EXERCISE DESCRIPTION:
Repeat the listing in full, exactly as it stands.

-------

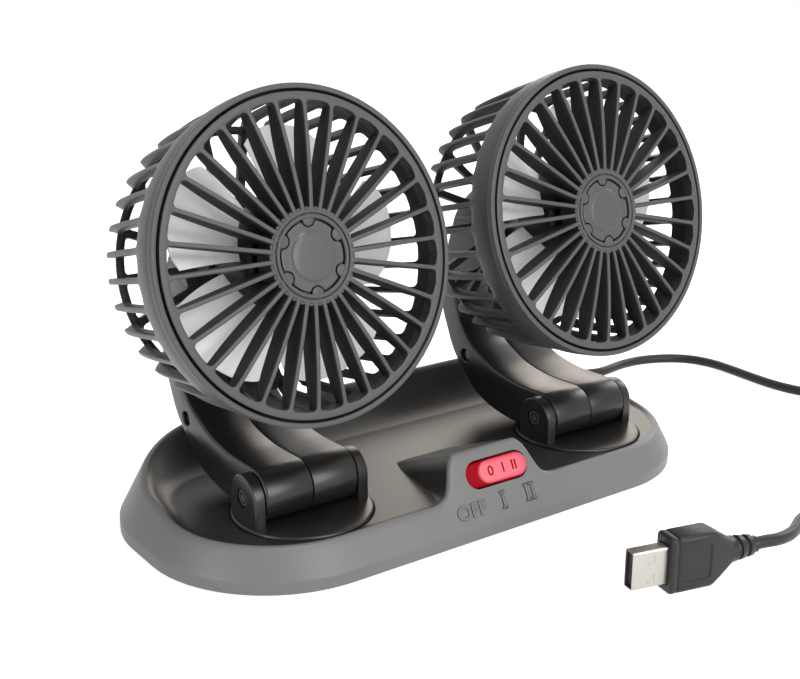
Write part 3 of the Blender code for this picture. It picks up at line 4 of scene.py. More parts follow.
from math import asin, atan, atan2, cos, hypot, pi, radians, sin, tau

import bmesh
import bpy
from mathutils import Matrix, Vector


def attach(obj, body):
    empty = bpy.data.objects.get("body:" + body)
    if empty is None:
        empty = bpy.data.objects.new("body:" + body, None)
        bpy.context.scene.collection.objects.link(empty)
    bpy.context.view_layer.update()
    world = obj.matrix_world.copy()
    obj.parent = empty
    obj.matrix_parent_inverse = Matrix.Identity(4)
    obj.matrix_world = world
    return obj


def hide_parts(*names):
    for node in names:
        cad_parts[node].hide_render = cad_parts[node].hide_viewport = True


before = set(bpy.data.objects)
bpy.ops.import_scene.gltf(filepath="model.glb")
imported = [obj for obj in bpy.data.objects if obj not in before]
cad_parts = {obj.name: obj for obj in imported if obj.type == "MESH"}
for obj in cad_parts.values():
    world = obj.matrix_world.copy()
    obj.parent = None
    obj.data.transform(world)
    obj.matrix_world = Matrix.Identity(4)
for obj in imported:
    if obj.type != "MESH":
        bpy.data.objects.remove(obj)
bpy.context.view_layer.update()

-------

COMPLETE ANSWER:
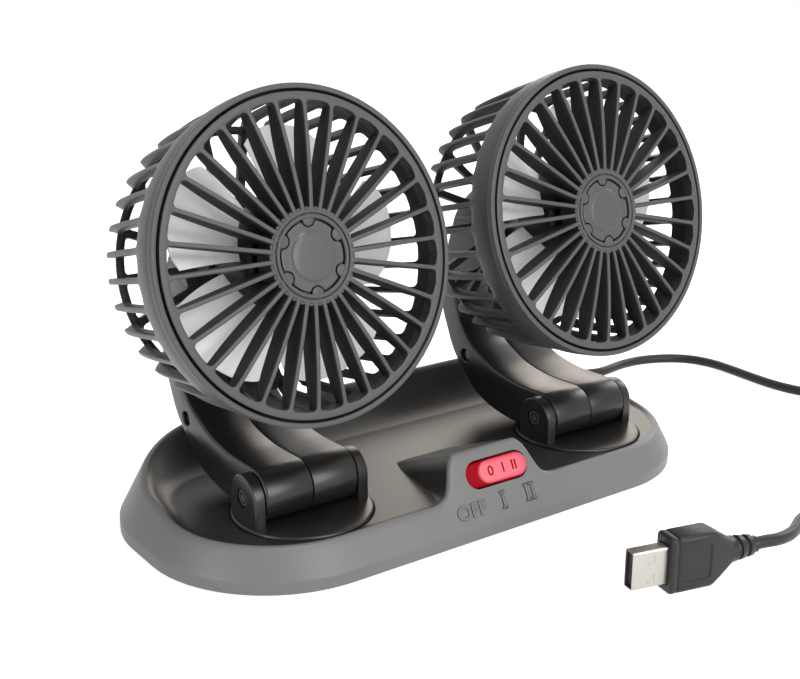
Write part 3 of the Blender code for this picture. It picks up at line 4 of scene.py. More parts follow.
from math import asin, atan, atan2, cos, hypot, pi, radians, sin, tau

import bmesh
import bpy
from mathutils import Matrix, Vector


def attach(obj, body):
    empty = bpy.data.objects.get("body:" + body)
    if empty is None:
        empty = bpy.data.objects.new("body:" + body, None)
        bpy.context.scene.collection.objects.link(empty)
    bpy.context.view_layer.update()
    world = obj.matrix_world.copy()
    obj.parent = empty
    obj.matrix_parent_inverse = Matrix.Identity(4)
    obj.matrix_world = world
    return obj


def hide_parts(*names):
    for node in names:
        cad_parts[node].hide_render = cad_parts[node].hide_viewport = True


before = set(bpy.data.objects)
bpy.ops.import_scene.gltf(filepath="model.glb")
imported = [obj for obj in bpy.data.objects if obj not in before]
cad_parts = {obj.name: obj for obj in imported if obj.type == "MESH"}
for obj in cad_parts.values():
    world = obj.matrix_world.copy()
    obj.parent = None
    obj.data.transform(world)
    obj.matrix_world = Matrix.Identity(4)
for obj in imported:
    if obj.type != "MESH":
        bpy.data.objects.remove(obj)
bpy.context.view_layer.update()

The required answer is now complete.